Chi può si trasferisce nelle colonie extra orbitali, mentre sulla Terra rimangono coloro che sono stati scartati alla visita perché malati o coloro che non possono permettersi il viaggio. La vita animale e vegetale è pressoché scomparsa, per cui è proibito uccidere veri animali.
La città è perennemente avvolta dalla nebbia prodotta dall'inquinamento, che offusca il sole e produce una pioggia continua. Le strade, rese luride dalla pioggia, sono piene di veicoli e di persone di ogni razza, anche se è nettamente predominante la componente asiatica. In città si parla il Cityspeak, uno slang multilinguistico e multietnico.

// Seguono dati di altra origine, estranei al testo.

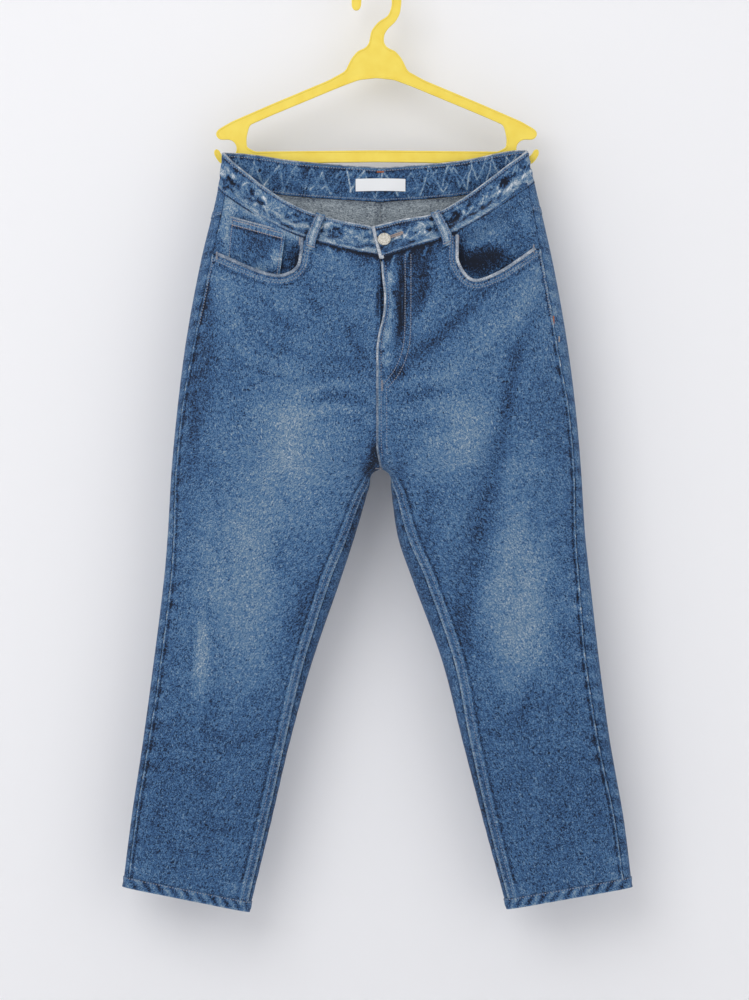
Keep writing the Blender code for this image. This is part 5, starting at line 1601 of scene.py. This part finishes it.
top_path = grid.points[0] - grid.out[0] * 1.4 + (0, 0, 0.4)
edge_fade = 0.56 + 0.16 * soft_noise(length, 0 * length, 6, 107) + 0.10 * (half > 0)
top_out = grid.out[0] * 0.4 + (0, 0, 1)
top_edge = strip(
    "waist_band_top_edge", top_path[visible], top_out[visible],
    3.6, 1.1, WORN_EDGE, edge_fade[visible], sides=5,
)
finish_piece(top_edge)
for row, tone in ((2, 0.42), (BAND_LINES - 3, 0.40)):
    sew("waistband", grid.points[row, visible], grid.out[row, visible], tone, pitch=3.2)
    behind = grid.points[row, visible] - grid.out[row, visible] * (WAISTBAND_WALL + 0.1)
    sew("waistband", behind, -grid.out[row, visible], tone, pitch=3.2)
lap = np.concatenate([grid.points[:, -1], grid.points[-1, -2:-6:-1]])
lap_out = np.concatenate([grid.out[:, -1], grid.out[-1, -2:-6:-1]])
lap_edge = strip("waist_band_lap_edge", lap + lap_out * 0.2, lap_out, 4.2, 1.4, WORN_EDGE, 0.74)
finish_piece(lap_edge)
print("waistband", round(float(length[-1])), "mm long with", int((outer_cracks > 0.1).sum()), "pale points")

# %% [markdown]
# ## Fly
# The left front laps over the right at the fly. Behind the lap are its facing, the zip and a shield of
# denim. The zip is closed; its slider is hidden, and it isn't modelled as moving.

# %% Fly pieces and the lapped edge
def fly_piece(name, left, right, layer, wall, finish, nodes):
    z = np.linspace(-350.0, -486.0, 40)[:, None] + np.zeros((1, 9))
    p = np.linspace(0, 1, 9)[None]
    edge = smooth_at(FLY_EDGES, "flap", z) + 1.0 if left is None else left
    x = edge + (right - (left or 0.0)) * p + 0 * z
    points, out = lie_on("front", x, z, np.full(z.shape, layer))
    # A fade of 0.10 colours each piece near-black navy: painted shadow for the gap under the lapped edge.
    piece = cloth(name, grid_of(points, out), wall, [finish, finish], 0.10, inside=0.3)
    finish_piece(piece, nodes)
    return piece


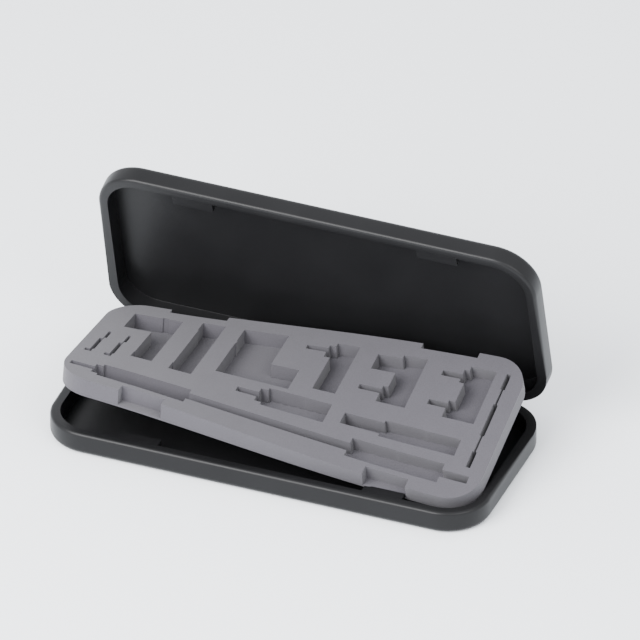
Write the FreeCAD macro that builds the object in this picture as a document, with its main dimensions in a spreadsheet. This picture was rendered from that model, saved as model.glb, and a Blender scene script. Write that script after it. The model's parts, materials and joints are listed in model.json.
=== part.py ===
import FreeCAD, Part
import math
import os

import Sketcher

# A hinged, pocket-sized case for an interchangeable needle set. Two rounded shells turn on two pinned
# knuckle hinges along the back, a pair of magnet blocks inside the front walls holds them shut, and a
# foam insert with tool-shaped pockets belongs in the tray. At rest the insert stands sprung out of it,
# tipped up at the back and twisted along its length.
# Frame: origin under the middle of the base, +X along the case, +Y to the hinge side, +Z up.

SIZES = [
    ("case_length", 210.0, "outside length of both shells"),
    ("case_width", 94.0, "outside width of both shells"),
    ("case_corner", 20.5, "outside corner radius in plan"),
    ("case_wall", 4.6, "side wall of both shells"),
    ("edge_round", 3.0, "rounding of the outer bottom and top edges"),
    ("base_height", 11.0, "base, underside to rim"),
    ("base_floor", 1.3, "floor of the base"),
    ("parting_gap", 0.3, "gap between the two rims when shut"),
    ("lid_height", 10.2, "lid, rim to top"),
    ("lid_plate", 1.4, "top plate of the lid"),
    ("lid_open", 75.7, "opening angle of the lid at rest"),
    ("hinge_offset", 60.6, "hinge centre from the middle of the case"),
    ("hinge_width", 27.0, "one hinge along the case"),
    ("hinge_back", 0.2, "hinge axis behind the back wall"),
    ("knuckle_radius", 2.6, "outside radius of the knuckles"),
    ("knuckle_gap", 0.3, "play round and beside a knuckle"),
    ("lid_knuckle", 10.4, "middle knuckle, part of the lid"),
    ("pin_radius", 0.8, "hinge pin"),
    ("pin_play", 0.05, "play of the pin in the lid knuckle"),
    ("pin_inset", 0.5, "pin end inside the knuckle end"),
    ("boss_width", 26.0, "thickening of the back wall behind a hinge"),
    ("boss_depth", 3.0, "depth of that thickening"),
    ("block_offset", 58.5, "closing block centre from the middle of the case"),
    ("block_length", 19.2, "closing block along the case"),
    ("block_depth", 5.2, "closing block, into the tray"),
    ("base_block_height", 6.2, "base closing block, up and down"),
    ("base_block_drop", 0.4, "base block top below the base rim"),
    ("lid_block_inset", 0.3, "lid block face inside the lid rim"),
    ("magnet_length", 12.0, "bar magnet"),
    ("magnet_width", 3.0, "bar magnet"),
    ("magnet_thick", 4.0, "bar magnet, up and down"),
    ("magnet_cover", 1.6, "plastic between a magnet and the other block"),
    ("end_clearance", 0.4, "insert to case wall at each end"),
    ("side_clearance", 1.4, "insert to case wall at front and back"),
    ("insert_corner", 15.6, "corner radius of the insert"),
    ("insert_lift", 0.3, "backing sheet above the floor when seated"),
    ("backing_thick", 1.0, "backing sheet"),
    ("foam_thick", 7.4, "cut-out layer"),
    ("middle_gap", 0.3, "gap between the left and right halves"),
    ("notch_play", 0.7, "notch beside a boss or block"),
    ("front_notch_play", 1.0, "front notch beyond a closing block"),
    ("seat_tilt", 20.2, "tilt of the insert at rest"),
    ("seat_yaw", 2.1, "tilt axis, turned in plan from the case's length"),
    ("seat_pivot_out", 10.4, "tilt axis in front of the seated insert"),
    ("seat_pivot_up", 7.7, "tilt axis above the seated insert"),
    ("twist", 30.7, "twist between the two halves at rest"),
]


def stepped(middle, sections):
    """Outline of a pocket along X made of (start, end, half width) sections on one middle line."""
    upper = []
    lower = []
    for start, end, half in sections:
        upper += [(start, middle + half), (end, middle + half)]
        lower += [(start, middle - half), (end, middle - half)]
    return upper + lower[::-1]


# Corners of each tool pocket, in hundredths of the insert's length (along X) and of its width (along Y).
LONG_TOOL = stepped(-34.4, [(-48.4, -42.8, 1.9), (-42.8, -41.2, 4.9), (-41.2, -33.1, 6.8),
                            (-33.1, -20.2, 6.6), (-20.2, 18.5, 2.9), (18.5, 29.0, 6.9),
                            (29.0, 40.6, 6.7), (40.6, 47.1, 2.5)])
SHORT_TOOL = stepped(-15.2, [(-11.4, -6.3, 2.1), (-6.3, -4.6, 5.7), (-4.6, 4.0, 7.7), (4.0, 10.5, 7.5)])
THREADER = stepped(-15.3, [(14.1, 23.6, 4.2), (23.6, 33.2, 6.0), (33.2, 41.8, 5.8)])
NEEDLE_SLOT_1 = [(-46.2, 11.1), (-45.5, 11.1), (-45.5, 2.6), (-46.0, 2.6), (-46.0, -13.2), (-46.3, -13.2),
                 (-46.3, -16.7), (-48.0, -16.7), (-48.0, -13.9), (-46.9, -13.9), (-46.9, 1.2), (-46.2, 1.2)]
NEEDLE_SLOT_2 = [(x + 4.7, y) for x, y in NEEDLE_SLOT_1]
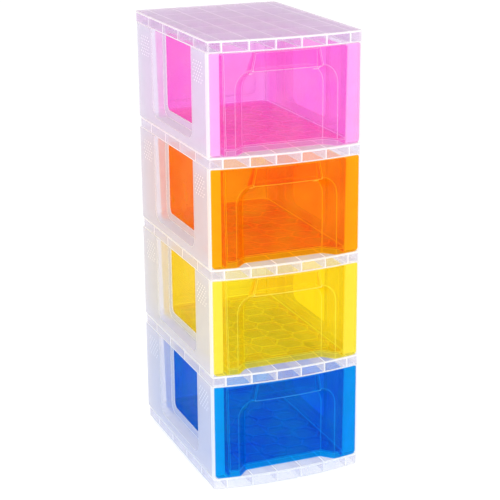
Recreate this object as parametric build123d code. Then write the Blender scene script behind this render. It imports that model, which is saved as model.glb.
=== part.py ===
from build123d import *
import math
import os

# Four-drawer storage tower: a clear carcase of clip-together mouldings round four one-piece drawers.
# Millimetres. +Z is up, the drawer fronts face -Y, and the tower stands on Z = 0, centred on X and Y.

# Overall
tower_width = 300.0
tower_depth = 420.0
tower_height = 860.0
drawer_names = ["drawer_blue", "drawer_yellow", "drawer_orange", "drawer_pink"]
front_bow = 14.0            # how far the middle of the front bulges beyond its corners
lid_overhang = 12.0         # how far the lid reaches behind the carcase

# Shelves and lid
rim_height = 22.0
rim_wall = 2.2
deck_thickness = 2.0
rib_thickness = 1.6
ribs_across = 6
rib_spacing_x = 50.0
ribs_deep = 4
rib_spacing_y = 84.0
front_corner_radius = 4.0
back_corner_radius = 10.0

# Side panels
panel_depth = 26.0          # from the outer face to the face beside the drawer
panel_skin = 2.5
panel_wall = 2.0
post_width = 85.0
front_fin = 11.0            # the skin alone, in front of the post, beside the drawer front
sill_height = 16.0          # the ledge outside the window, above the shelf
sill_upstand = 14.0         # the window's lower edge above that ledge
window_inset = 14.0         # the window's edge inside the recess, front and back
recess_corner_radius = 22.0
window_corner_radius = 12.0

# Back panels
back_panel_depth = 10.0
back_panel_skin = 2.0
back_border = 26.0
back_field_radius = 12.0

# Lugs that locate the panels in the shelves
lug_width = 28.0
lug_thickness = 2.2
lug_height_up = 8.0
lug_height_down = 6.0
lug_clearance = 0.3

# Drawers
slide_gap = 0.3             # under the drawer, where it rests on the shelf
front_top_gap = 0.7
front_side_gap = 0.5
front_setback = 1.0         # the drawer front behind the rim's edge
tub_side_gap = 1.5
tub_top_drop = 5.5          # the tub's edge below the next shelf
tub_back_gap = 2.5
draft = 3.0                 # the tub is narrower by this on each side at the bottom
front_plate = 2.5
tub_wall = 2.0
floor_drop = 10.0           # the height of the skirt under the floor
floor_thickness = 2.4
tub_corner_radius = 18.0
front_top_radius = 4.0
front_foot_radius = 8.0

# Handle recess in the drawer front
recess_half_width = 99.0    # at the front face
recess_back_half = 78.0     # at the flat panel behind
recess_depth = 27.0         # from the bowed front to the flat panel, on the centre line
recess_inner_radius = 8.0   # where the recess walls meet it
recess_fold_radius = 6.0    # where the front face folds into the recess
lip_height = 36.0
lip_corner_radius = 36.0    # the recess's upper corners
pocket_half_width = 68.0    # the finger pocket behind the lip, at its mouth
pocket_top_half = 61.0
pocket_top_depth = 12.0
pocket_roof = 3.0

# Honeycomb under the drawer floor
comb_apothem = 25.0
comb_rib = 1.6
comb_height = 4.0

edge_margin = 0.05          # tolerance for picking edges by where they lie

# Worked out from the sizes above
half_width = tower_width / 2
front_edge = -tower_depth / 2
corner_edge = front_edge + front_bow
lid_back = tower_depth / 2
back_edge = lid_back - lid_overhang
level_pitch = (tower_height - rim_height) / len(drawer_names)
bow_radius = (half_width ** 2 + front_bow ** 2) / (2 * front_bow)
bow_centre = front_edge + bow_radius
panel_height = level_pitch - rim_height
panel_inner = half_width - panel_depth
recess_front = corner_edge + post_width
recess_rear = back_edge - post_width
lug_outer = half_width - rim_wall - lug_clearance
post_front = corner_edge + front_fin
drawer_height = panel_height - slide_gap - front_top_gap
tub_height = panel_height - slide_gap - tub_top_drop


def bow_y(x, inset=0.0):
    """Y of the bowed front at x, moved back by inset."""
    return bow_centre - math.sqrt((bow_radius - inset) ** 2 - x ** 2)


def bow_line(half, inset=0.0):
    return ThreePointArc(
        (-half, bow_y(half, inset)), (0, bow_y(0, inset)), (half, bow_y(half, inset))
    )


def behind_bow(half, inset, rear):
    """Face from the bowed front, moved back by inset, to the straight line y = rear."""
    front = bow_line(half, inset)
    sides = Polyline(front @ 1, (half, rear), (-half, rear), front @ 0)
    return make_face([front, sides])


def span_box(x0, x1, y0, y1, z0, z1):
    box = Box(x1 - x0, y1 - y0, z1 - z0)
    return Pos((x0 + x1) / 2, (y0 + y1) / 2, (z0 + z1) / 2) * box


# Shelves and lid ---------------------------------------------------------------------------

def rim_outline(rear):
    outline = behind_bow(half_width, 0.0, rear)
    outline = fillet(outline.vertices().sort_by(Axis.Y)[:2], front_corner_radius)
    return fillet(outline.vertices().sort_by(Axis.Y)[-2:], back_corner_radius)


def centred(count, spacing):
    """Places of evenly spaced copies, centred on zero."""
    return [(i - (count - 1) / 2) * spacing for i in range(count)]


def rib_grid(rib_rows):
    grid = Sketch()
    for x in centred(ribs_across, rib_spacing_x):
        grid += Pos(x, 0) * Rectangle(rib_thickness, 2 * tower_depth)
    for y in rib_rows:
        grid += Pos(0, y) * Rectangle(2 * tower_width, rib_thickness)
    return grid


def lug_places():
    """Y of the lugs in the two posts of a side panel."""
    return [(post_front + recess_front) / 2, (recess_rear + back_edge) / 2]


def lug_slots():
    """Slots in a shelf's deck, one for each lug that stands on it."""
    grow = 2 * lug_clearance
    x = lug_outer - lug_thickness / 2
    slots = Sketch()
    for y in lug_places():
        for side in (-x, x):
            slots += Pos(side, y) * Rectangle(lug_thickness + grow, lug_width + grow)
    back_y = back_edge - rim_wall - lug_clearance - lug_thickness / 2
    slots += Pos(0, back_y) * Rectangle(lug_width + grow, lug_thickness + grow)
    return slots


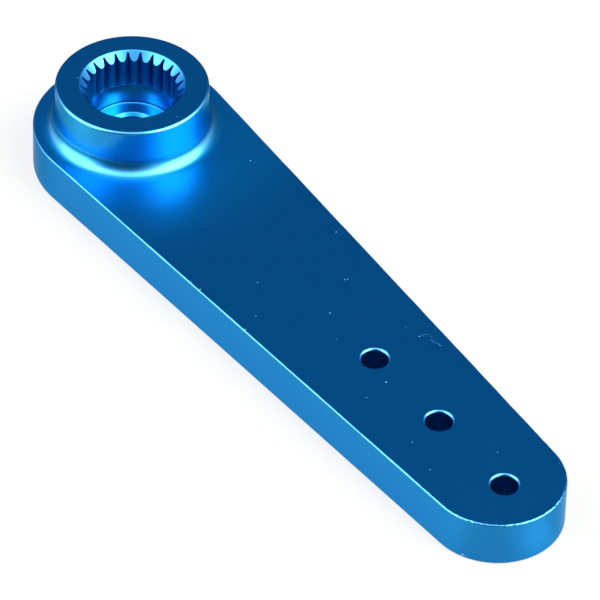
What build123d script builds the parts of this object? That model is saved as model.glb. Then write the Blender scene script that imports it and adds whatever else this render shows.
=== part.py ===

I moderni grattacieli e le industrie sorgono accanto ai palazzi più antichi, per lo più fatiscenti e adattati alle nuove benchè anacronistiche tecnologie (proprie dello steampunk) facendo passare le tubazioni a vapore sulle facciate esterne. L'assenza totale del “bello” e le condizioni atmosferiche contribuiscono a trasmettere allo spettatore la sensazione di claustrofobia.
In un futuro in cui gli androidi, creature meccaniche uguali agli esseri umani, sono una costante nella vita di tutti i giorni, un Tecnico, operaio specializzato nella loro riparazione, farà l'incontro che gli cambierà la vita.Fra le fumose vie della metropoli il suo destino incrocierà quello dell'ultimo esemplare sopravvissuto di una serie di replicanti leggendari con le sembianze di una splendida ragazza, tanto affascinante quanto pericolosa. (Fantasy Magazine)
Inizialmente pensato come film muto, complici la giusta ispirazione di Zurlo al capolavoro del cinema espressionista tedesco "Metropolis" (1927), come anche l’ottima mimica di Stefano Scherini protagonista, ha avuto successivamente delle radicali e meno fortunate modifiche in fase di lavorazione come ad esempio l’inserimento di dialoghi che risultano troppo didascalici, che trasformano la trama onirica e visionaria in carente e che diminuiscono non poco la struggente e necessaria drammaturgia strutturale.
(“Ho viste cose che voi umani non potreste immaginarvi. Navi da combattimento in fiamme al largo dei bastioni di Orione. E ho visto i raggi B balenare nel buio vicino alle porte di Tannhauser. E tutti quei momenti andranno perduti nel tempo come lacrime nella pioggia. È tempo di morire…”- "Blade Runner" 1982).
Assolutamente acontestuale peraltro l’immagine finale che riporta alla mente più una sfilata di moda che la rappresentazione di un mondo di replicanti impossibilitati al controllo delle proprie emozioni, se non attraverso l’anelito a possedere il bagaglio di esperienze tipico di un essere umano. Ottima l’idea della tecnologia virtuale nell’etere, con le finestre che si aprono senza schermi come anche la “citazione” da “Terminator” per l’effetto speciale dell’avambraccio bionico. Concludendo il prodotto finale è buono dal punto di vista tecnico ma risulta deficitario per quanto riguarda dialoghi e drammaturgia nel suo complesso. Di base, senz’altro da vedere assolutamente per avere uno scorcio esatto delle potenzialità di una Scuola di Cinema gloriosa come quella di Milano e confidare nelle capacità dello sceneggiatore Nick Zurlo nell’arduo compito di esprimere variazioni in un contesto mai sufficientemente ricalcato come il mondo degli androidi.